The edges of First Tsurugi’s hilt dug painfully into his palm.

"It doesn't appear he has the strength to take control for long periods, either, if his pattern thus far is anything to go by,” Genesis mused.

It was a good point.  Sephiroth had retreated.  Twice, now, and his reaction times had been sluggish by his usual standards.  Cloud had assumed he was planning something… but if Sephiroth couldn’t manifest for long periods, and needed to save strength to try… that might explain a lot.

Each time he’d retreated, just beforehand, the façade had faded for a moment.  It might have accounted for why the bond was so frustratingly intermittent and vague, too.  And why else would Sephiroth have laid in wait, hiding, for so long?

A long, awkward silence stretched between them.

"We should find cover,” Genesis eventually said, frowning at the destruction wreaked by their battle.  Small fires still flickered from Ifrit's summoning, and smoke curled from the craters left by Bahamut's flares.

It was late, and dark enough out that the odds of the Turks or WRO still having search patrols nearby were slim.  But if any of them were within the city walls, or had any sort of vantage point, that battle would have been impossible to miss.  People would be coming to investigate.

“The theatre would be best,” he continued, and eyed the blood coating Cloud’s arm.  “Are you going to use a Cure on that?”

Cloud ignored it - the wound had been worse than he first thought, given that it was still sluggishly bleeding even now, but he could barely feel it.  “You can go.  I still need to stop Sephiroth.”

“In your state?”  Genesis scoffed.  “You’re bleeding and exhausted.  Even I would be tired after summoning that creature, not to mention your casual abuse of Water materia you haven’t even fully mastered.”

Cloud kept his attention carefully focused on the distance.  “It didn’t help that I had to fight two people instead of one.”

The pointed silence following that statement was so sharp it could have drawn blood.

“Even if the morrow should not forgive me

I shall carry no regrets.”  Genesis murmured into the wind.  The faint whine of helicopter rotors began to rise in the distance - still far enough away not to be a concern, but they would have to move soon.

Cloud went to collect the stray piece of his sword he’d thrown at Ifrit.  The parts rejoined with a heavier clunk than normal - First Tsurugi would need a lot of maintenance after a battle like that.  “It doesn’t matter.  If your theory’s right, Sephiroth will be weak right now.  This is the best time to strike.”

Genesis’s eyes narrowed.  “In case you missed my point before, let me make this perfectly clear, Cloud Strife.  Our enemy is Sephiroth, not Weiss.”
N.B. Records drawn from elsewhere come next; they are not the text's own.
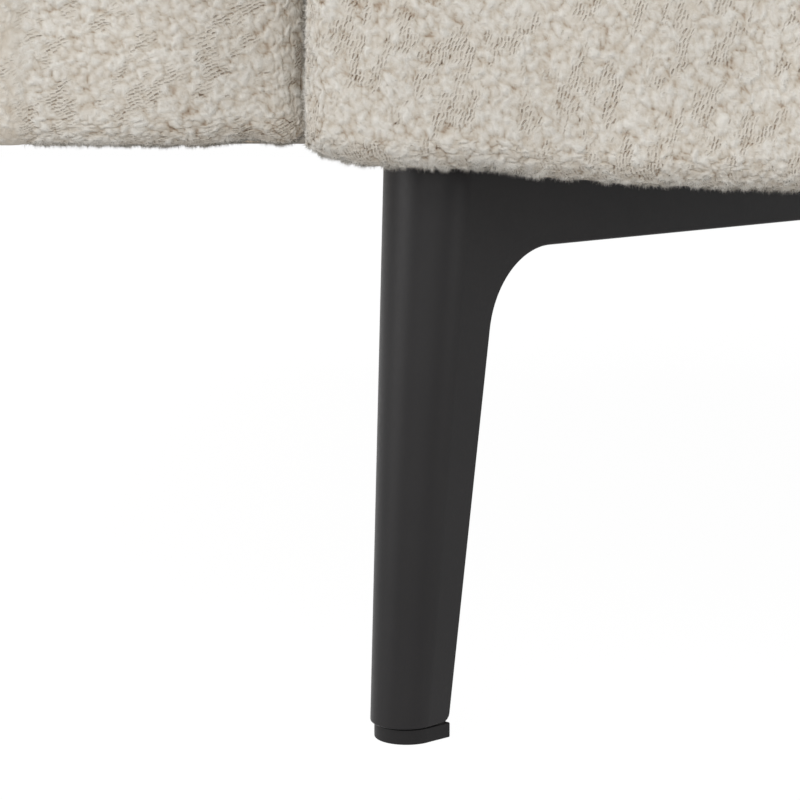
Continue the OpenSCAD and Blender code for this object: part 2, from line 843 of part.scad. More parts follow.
// The back cushion rests on the crowned seat: the highest seat point under its lower boxing
function rest_height(t) = seat_crown * crown_at(0, seat_hd - cushion_gap
    - back_crown / 2 - (back_cushion_t - 1.5 * back_crown) * t, seat_hw, seat_hd)
    - boxing_bulge * (1 - sin(180 * t));
seat_seam = deck_top + soft_gap + seat_cushion_h - seat_crown;
back_low = seat_seam + max([for (t = [0 : 0.05 : 1]) rest_height(t)]) + soft_gap;
back_hh = (sofa_h - back_low - cushion_gap) / 2;

module at_seat_cushion(side) {
    translate([side * (seat_hw + cushion_gap), front_y + seat_hd, deck_top + soft_gap]) children();
}

module at_back_cushion(side) {
    translate([side * (back_hw + cushion_gap), back_front - soft_gap, back_low + back_hh])
        rotate([90, 0, 0]) children();
}

module seat_cushion_cover(side) {
    color(cloth) at_seat_cushion(side) difference() {
        cushion_form(seat_hw, seat_hd, seat_cushion_h, seat_crown, 0, false);
        core_of(seat_hw, seat_hd, seat_cushion_h, seat_crown, 0, core_gap);
    }
}

module seat_cushion_core(side) {
    color(foam) at_seat_cushion(side)
        core_of(seat_hw, seat_hd, seat_cushion_h, seat_crown, 0, 0);
}

module back_cushion_cover(side) {
    color(cloth) at_back_cushion(side) difference() {
        cushion_form(back_hw, back_hh, back_cushion_t, back_crown, back_crown / 2, true);
        core_of(back_hw, back_hh, back_cushion_t, back_crown, back_crown / 2, core_gap);
    }
}

module back_cushion_core(side) {
    color(foam) at_back_cushion(side)
        core_of(back_hw, back_hh, back_cushion_t, back_crown, back_crown / 2, 0);
}

front_rail();
back_rail();
end_rail(-1);  // left_end_rail
end_rail(1);  // right_end_rail
seat_back_rail();
centre_rail();
corner_boards();
deck_webbing_long();
deck_webbing_cross();
deck_pad();
deck_cloth();
front_border_foam();
front_border_cover();
dust_cloth();
leg();  // leg_front_left
mirror([1, 0, 0]) leg();  // leg_front_right
mirror([0, 1, 0]) leg();  // leg_rear_left
mirror([1, 0, 0]) mirror([0, 1, 0]) leg();  // leg_rear_right
glide();  // glide_front_left
mirror([1, 0, 0]) glide();  // glide_front_right
mirror([0, 1, 0]) glide();  // glide_rear_left
mirror([1, 0, 0]) mirror([0, 1, 0]) glide();  // glide_rear_right
leg_screws();
centre_leg();
centre_leg_screws();
levelling_pad();
levelling_screw();
arm_boards(-1);  // arm_left_boards
arm_posts(-1);  // arm_left_posts
arm_inner_panel(-1);  // arm_left_inner_panel
arm_outer_panel(-1);  // arm_left_outer_panel
arm_foam(-1);  // arm_left_foam
arm_cover(-1);  // arm_left_cover
arm_boards(1);  // arm_right_boards
arm_posts(1);  // arm_right_posts
arm_inner_panel(1);  // arm_right_inner_panel
arm_outer_panel(1);  // arm_right_outer_panel
arm_foam(1);  // arm_right_foam
arm_cover(1);  // arm_right_cover
arm_bolts();
back_boards();
back_posts();
back_webbing();
back_panel();
back_foam();
back_cover();
seat_cushion_cover(-1);  // seat_cushion_left_cover
seat_cushion_core(-1);  // seat_cushion_left_core
seat_cushion_cover(1);  // seat_cushion_right_cover
seat_cushion_core(1);  // seat_cushion_right_core
back_cushion_cover(-1);  // back_cushion_left_cover
back_cushion_core(-1);  // back_cushion_left_core
back_cushion_cover(1);  // back_cushion_right_cover
back_cushion_core(1);  // back_cushion_right_core
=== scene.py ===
# %% [markdown]
# A tuxedo sofa, seen close at its front left leg.
# The frame, legs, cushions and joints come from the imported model, in metres, with the floor at
# z = 0 and the front at -Y. This lesson dresses that frame: looped chenille covers with a real
# pile near the lens, black satin legs with crisp edges, and soft cushions that are blown up.

# %% Load the frame
import math
import bpy
import numpy as np
from mathutils import Matrix, Vector


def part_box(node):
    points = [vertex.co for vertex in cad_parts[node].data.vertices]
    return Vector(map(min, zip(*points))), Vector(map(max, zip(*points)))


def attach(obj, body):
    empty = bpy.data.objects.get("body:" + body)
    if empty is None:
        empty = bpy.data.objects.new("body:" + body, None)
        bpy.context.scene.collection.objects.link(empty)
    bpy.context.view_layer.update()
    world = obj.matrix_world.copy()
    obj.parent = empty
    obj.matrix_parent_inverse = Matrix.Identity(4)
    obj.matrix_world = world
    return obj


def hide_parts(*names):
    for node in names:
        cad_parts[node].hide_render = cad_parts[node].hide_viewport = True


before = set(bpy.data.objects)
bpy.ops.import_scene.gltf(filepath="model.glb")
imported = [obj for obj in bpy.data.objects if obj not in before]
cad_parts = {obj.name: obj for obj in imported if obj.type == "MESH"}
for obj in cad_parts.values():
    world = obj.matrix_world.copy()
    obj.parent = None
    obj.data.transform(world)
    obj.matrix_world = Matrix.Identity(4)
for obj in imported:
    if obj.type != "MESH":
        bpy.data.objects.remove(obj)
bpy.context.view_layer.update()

# %% [markdown]
# The camera comes first, because the cloth is given its finest detail only where the lens is near.
# The eye is as high as the sofa's underside, since the photograph shows neither the underside nor
# the top of the lower edge: the horizon passes through that edge. The leg's taper, its wing and the
# scale of the glide fix the distance and the focal length.

# %% Camera
MM = 0.001
PHOTO_PX = 800
HORIZON_PX = 147
FOCAL_PX = 1954
EYE_X = -917 * MM
EYE_Y = -909 * MM
EYE_HEIGHT = 149 * MM

camera_data = bpy.data.cameras.new("photo_camera")
camera = bpy.data.objects.new("photo_camera", camera_data)
bpy.context.scene.collection.objects.link(camera)
bpy.context.scene.camera = camera
camera_data.sensor_width = 36
camera_data.lens = camera_data.sensor_width * FOCAL_PX / PHOTO_PX
camera_data.clip_start = 0.02
camera_data.clip_end = 60
camera.location = (EYE_X, EYE_Y, EYE_HEIGHT)
look_down = math.atan((PHOTO_PX / 2 - HORIZON_PX) / FOCAL_PX)
camera.rotation_euler = (math.radians(90) - look_down, 0, 0)
print("camera at", [round(v, 3) for v in camera.location], "lens", round(camera_data.lens, 1))

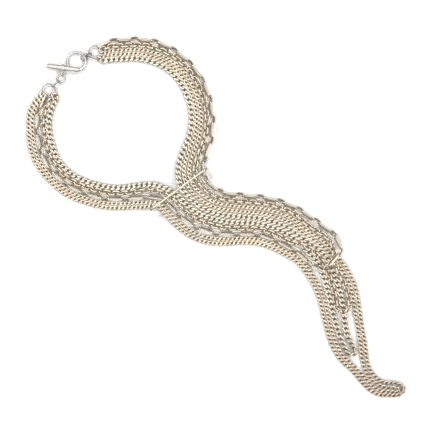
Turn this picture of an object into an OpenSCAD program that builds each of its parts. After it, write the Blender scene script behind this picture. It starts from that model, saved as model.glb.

And that right there was the thought Cloud didn’t want to consider, had been stubbornly ignoring as though hoping he could wish it out of existence.

If Weiss really were catatonic, if he were being controlled…

How different was that to Cloud handing over the Black Materia?  And even the atrocities committed by the Tsviets… how different was that to what Genesis had done in the past?  Or the Turks?  And for that matter, how much of even that could they attribute to Weiss?  How much was Omega and Hojo?

And all of that led to another unsettling question.

…Was Genesis to Weiss what Zack had been to Cloud?

His stomach lurched unpleasantly at the thought.

Cloud didn't want to consider the implications of that right then.

He was Zack's living legacy, and Zack had fought for him until the bitter end.  It would have been so much easier for Zack to kill him or abandon him, to shed the risk and the burden.  He likely would have survived if he had.

The situation with Weiss was not the same, but the parallels were too many to ignore.

This was going to become complicated.